There's all the usual web/email apps, but there are a few iPhone facets that especially appeal to me. As it also has an "iPod" mode for video/audio playback, I can use the open source software program Handbrake to make iPhone-optimized versions of movies I own on DVD. I torture-tested this function by ripping a few Hong Kong movies with English subtitles—the subtitles were entirely readable, on a device the size of a cake-slice. The main problem I had was optimally balancing the iPhone for an extended viewing session!
 
But the cornucopia of custom apps is what continues to impress. One example: the Beijing-based electronic band FM3 released an album as a standalone battery-powered box-player a couple of years ago (instead of releasing a CD or mp3s, they burned their music onto a chip and installed it in a box). With the SDK, they were able to re-engineer it into an app and sell it via iTunes for four dollars (search the store for "Buddha Machine" for more info).
 
More recently, British electronic-music pioneer Brian Eno collaborated with musician and software designer Peter Chilvers to create Bloom: a "generative music" app which leverages Eno's experiments in ambient music dating back to the 1970s (serene suspended tones best exemplified by albums like "Music for Airports") but allows either user-control, or machine-generation.

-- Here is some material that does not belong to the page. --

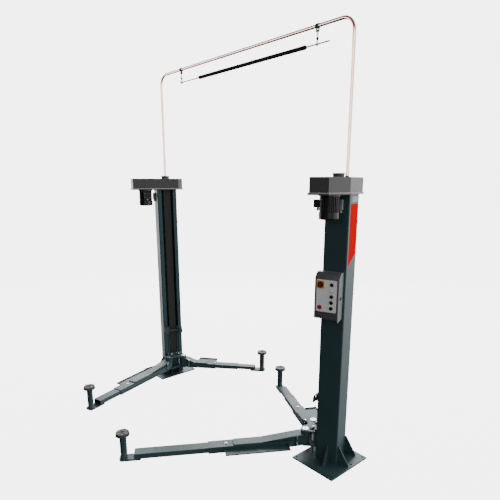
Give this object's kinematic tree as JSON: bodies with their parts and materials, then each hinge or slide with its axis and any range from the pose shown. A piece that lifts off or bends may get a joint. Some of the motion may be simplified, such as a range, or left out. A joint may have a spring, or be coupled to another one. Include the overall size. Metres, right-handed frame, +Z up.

Like the FM3 app, it sells for four bucks, and is unique.
 
All this consumer stuff is useful and entertaining, but what we're waiting for is a Hong Kong enterprise to combine some of the iPhone's built-in capabilities (GPS, Google Maps, etc) with their own data and deploy it in the field. The possibilities seem abundant, but first someone will have to do it, then be willing to contact us and let us write about it.
 
Of course, the same thing (mashup with a CRM database? Inventory at disparate locations?) could be done with mobile devices from RIM or Nokia. But if any Hong Kong enterprise is doing it, we're not getting your case studies. We'd be interested.

 

 

Comments

Hi Stefan, I don't believe

Hi Stefan,

I don't believe these qualify as 'enterprise' apps, but they are Hong Kong specific. One is an app for checking movie times and booking tickets, I believe it's called Hong Kong Movies.

The second is an app put out by Openrice.com that taps tens of thousands of user-generated restaurant reviews. People say both of these are excellent...

Perhaps it would be interesting to see what is being done for consumers and if there are any lessons to be learned or applied to enterprise.